## start Provided material

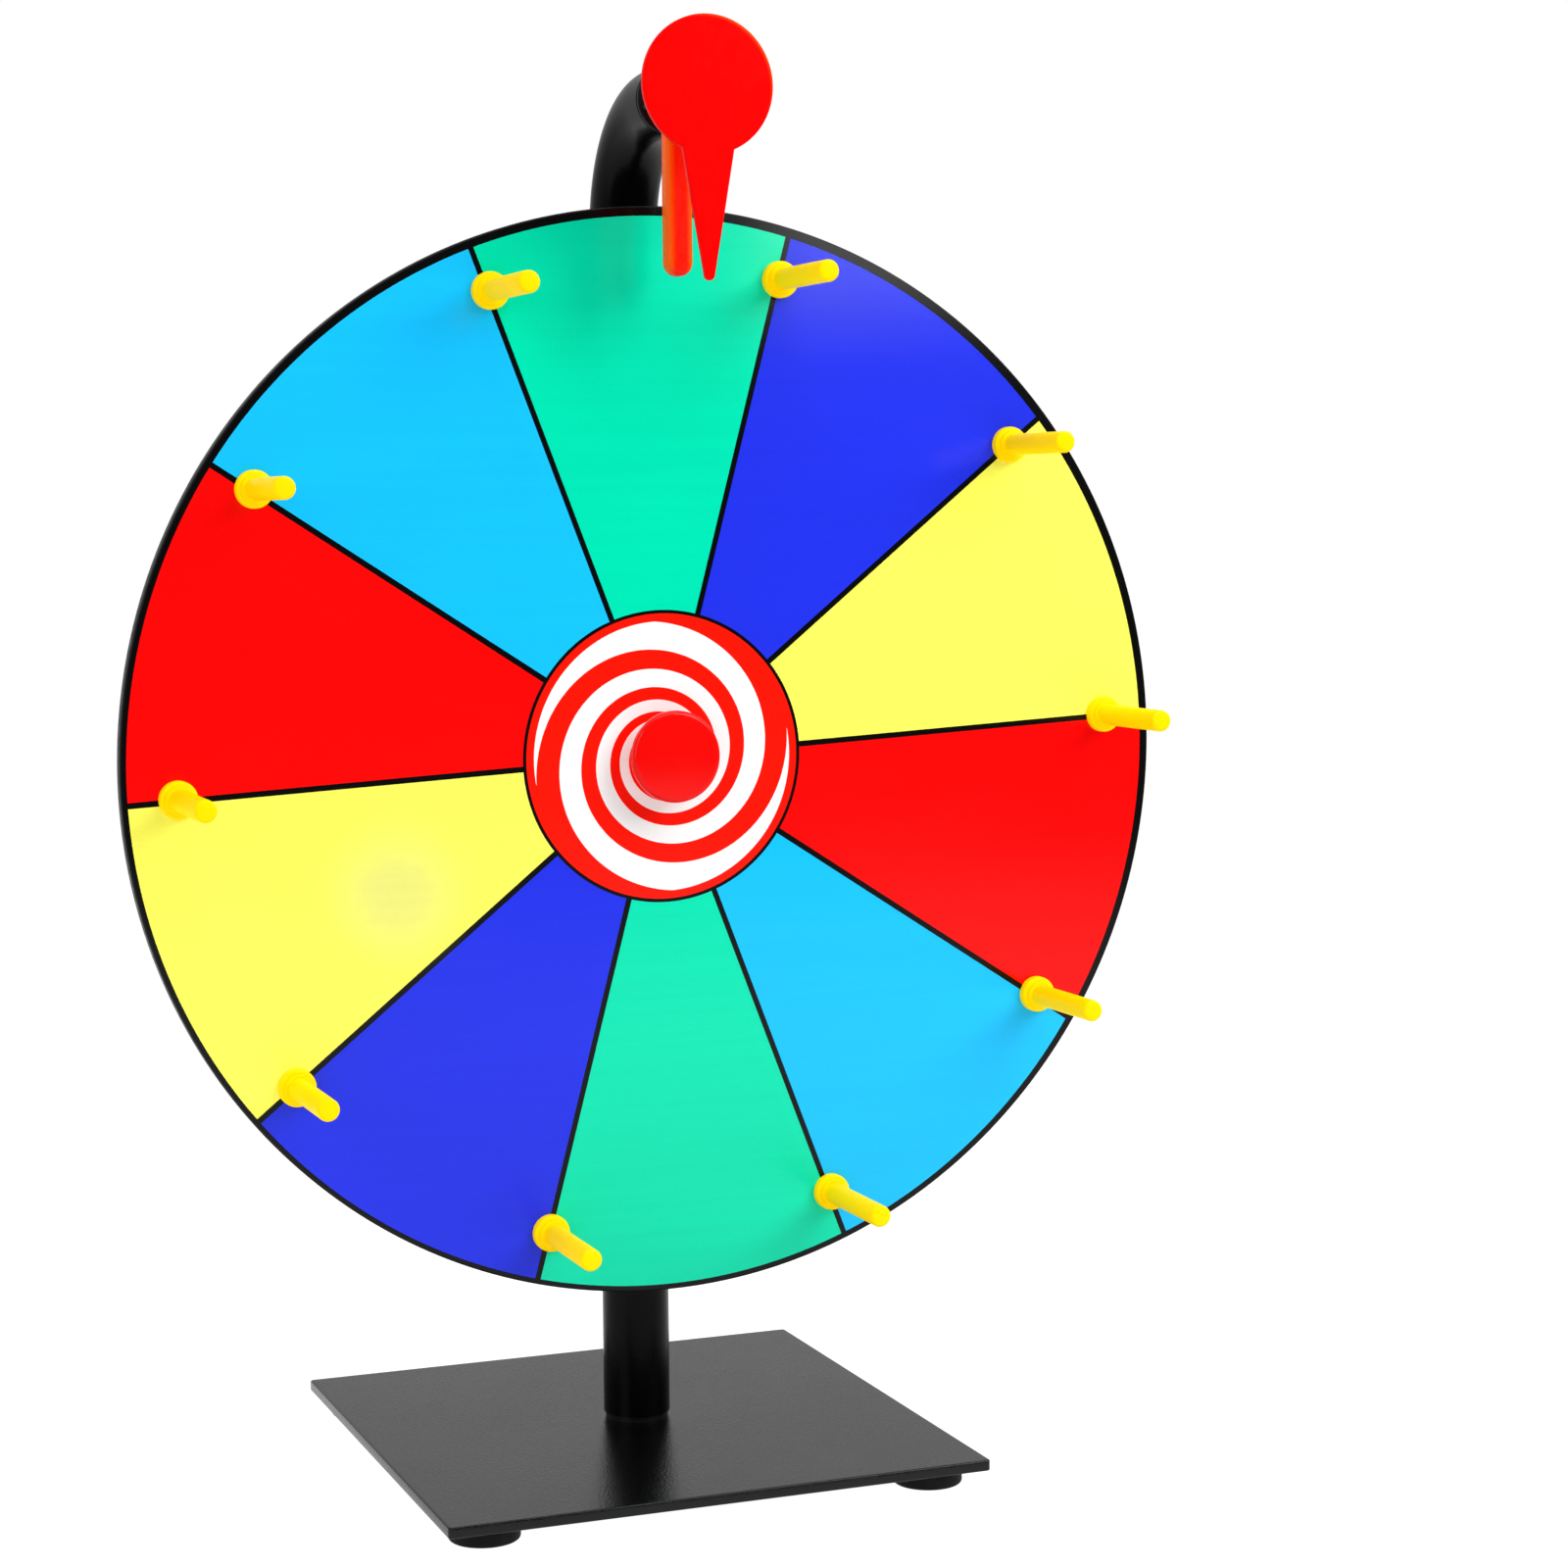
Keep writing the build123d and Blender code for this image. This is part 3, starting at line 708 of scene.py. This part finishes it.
def turned(profile, steps, closed=False):
    """A round shape around Z. The profile lists (radius, distance along, rounding)."""
    bm = bmesh.new()
    points = [bm.verts.new((radius, 0.0, along)) for radius, along, _ in profile]
    pairs = list(zip(points, points[1:]))
    if closed:
        pairs.append((points[-1], points[0]))
    lines = [bm.edges.new(pair) for pair in pairs]
    bmesh.ops.spin(
        bm,
        geom=points + lines,
        cent=(0.0, 0.0, 0.0),
        axis=(0.0, 0.0, 1.0),
        angle=2.0 * math.pi,
        steps=steps,
        use_merge=True,
    )
    bmesh.ops.remove_doubles(bm, verts=bm.verts, dist=SAME)
    bmesh.ops.recalc_face_normals(bm, faces=bm.faces)
    for radius, along, rounding in profile:
        if rounding:
            round_ring(bm, radius, along, rounding)
    return bm


def soften(bm, edges, rounding, segments):
    """Rounds these edges."""
    bmesh.ops.bevel(
        bm,
        geom=edges,
        offset=rounding,
        offset_type="OFFSET",
        segments=segments,
        profile=0.5,
        affect="EDGES",
        clamp_overlap=False,
        material=-1,
    )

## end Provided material

• [Given problem]: Give the complete listing a second time, exactly as it reads.

• [Solved exercise]:
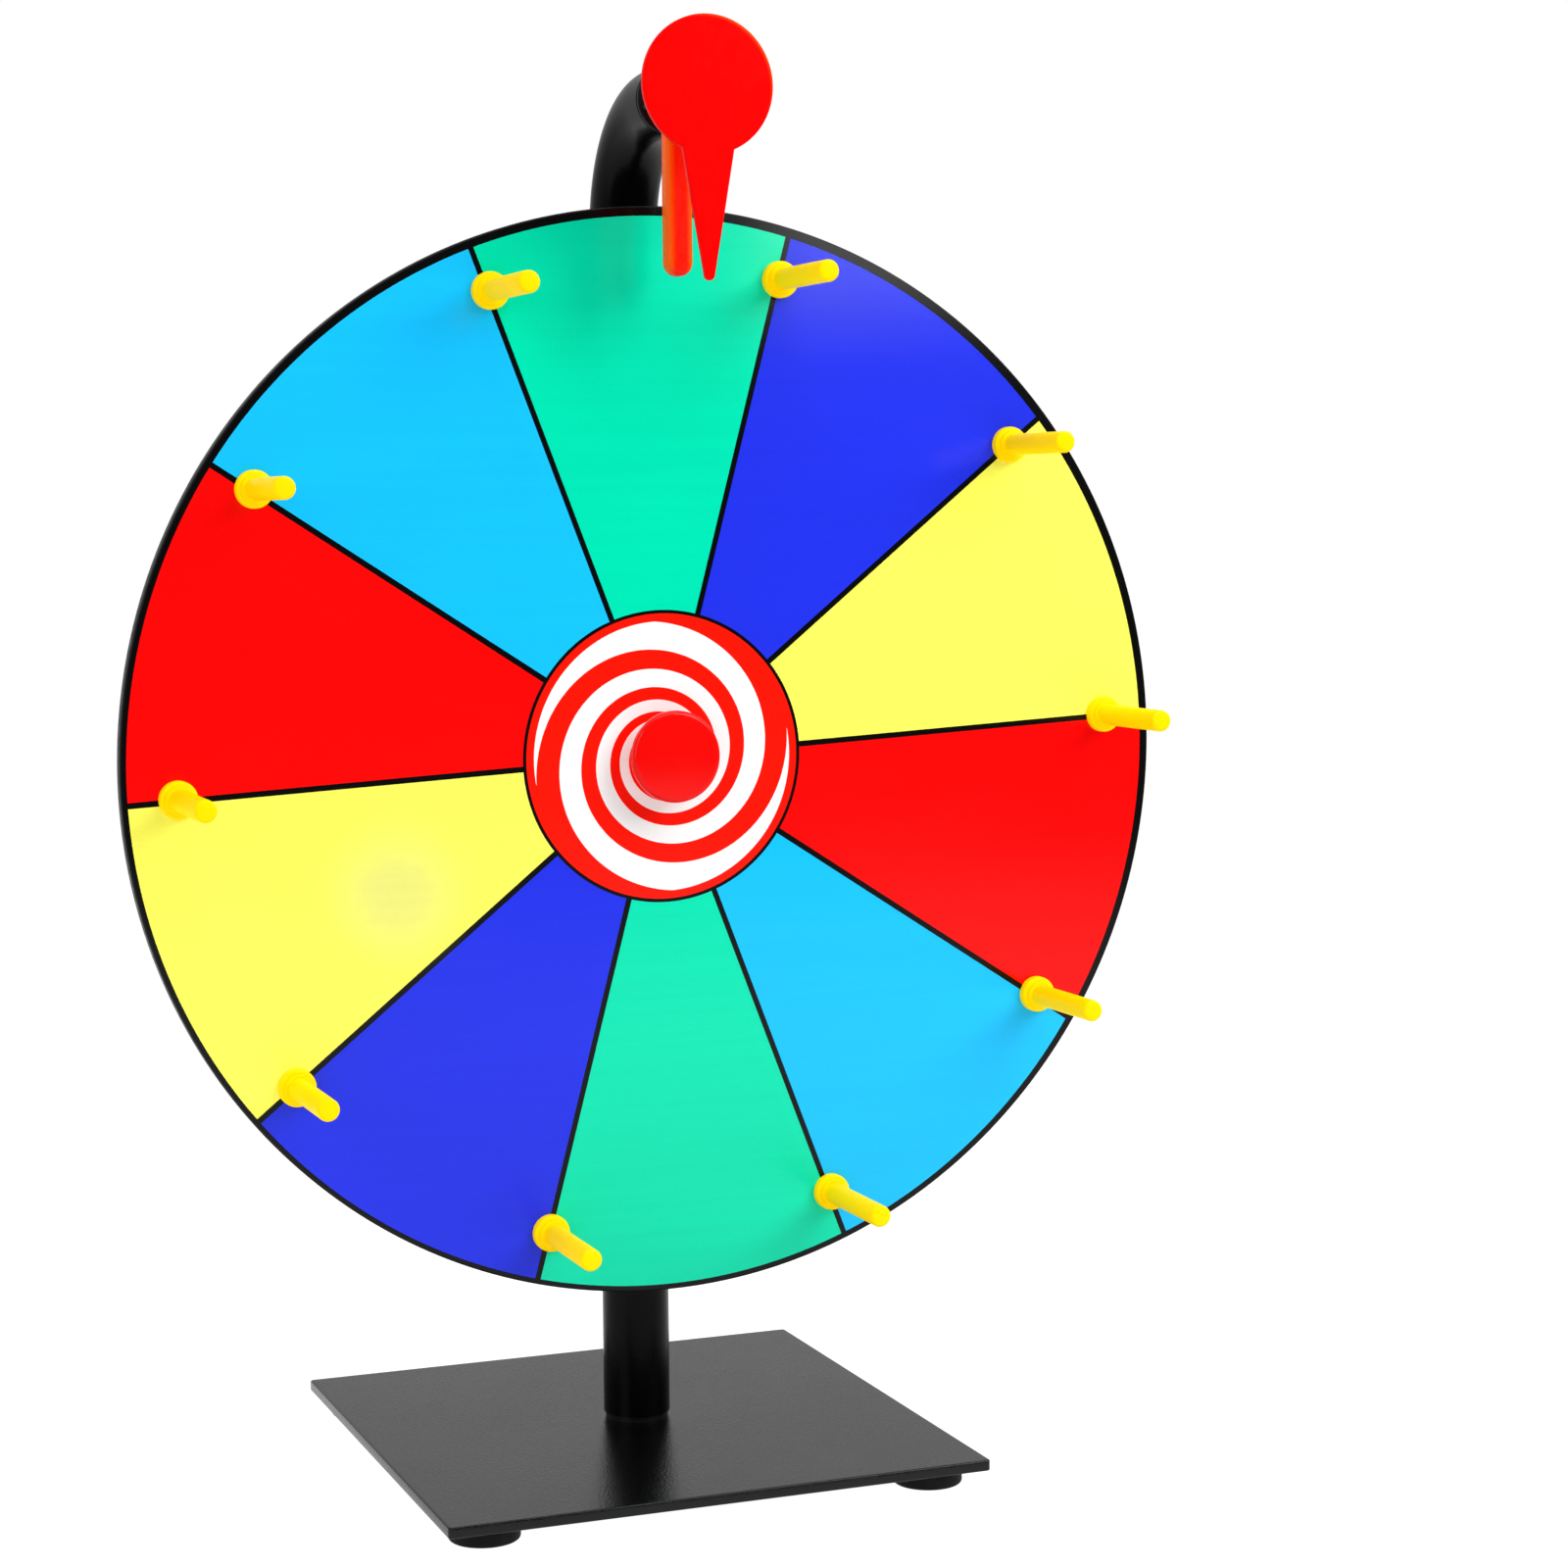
Keep writing the build123d and Blender code for this image. This is part 3, starting at line 708 of scene.py. This part finishes it.
def turned(profile, steps, closed=False):
    """A round shape around Z. The profile lists (radius, distance along, rounding)."""
    bm = bmesh.new()
    points = [bm.verts.new((radius, 0.0, along)) for radius, along, _ in profile]
    pairs = list(zip(points, points[1:]))
    if closed:
        pairs.append((points[-1], points[0]))
    lines = [bm.edges.new(pair) for pair in pairs]
    bmesh.ops.spin(
        bm,
        geom=points + lines,
        cent=(0.0, 0.0, 0.0),
        axis=(0.0, 0.0, 1.0),
        angle=2.0 * math.pi,
        steps=steps,
        use_merge=True,
    )
    bmesh.ops.remove_doubles(bm, verts=bm.verts, dist=SAME)
    bmesh.ops.recalc_face_normals(bm, faces=bm.faces)
    for radius, along, rounding in profile:
        if rounding:
            round_ring(bm, radius, along, rounding)
    return bm


def soften(bm, edges, rounding, segments):
    """Rounds these edges."""
    bmesh.ops.bevel(
        bm,
        geom=edges,
        offset=rounding,
        offset_type="OFFSET",
        segments=segments,
        profile=0.5,
        affect="EDGES",
        clamp_overlap=False,
        material=-1,
    )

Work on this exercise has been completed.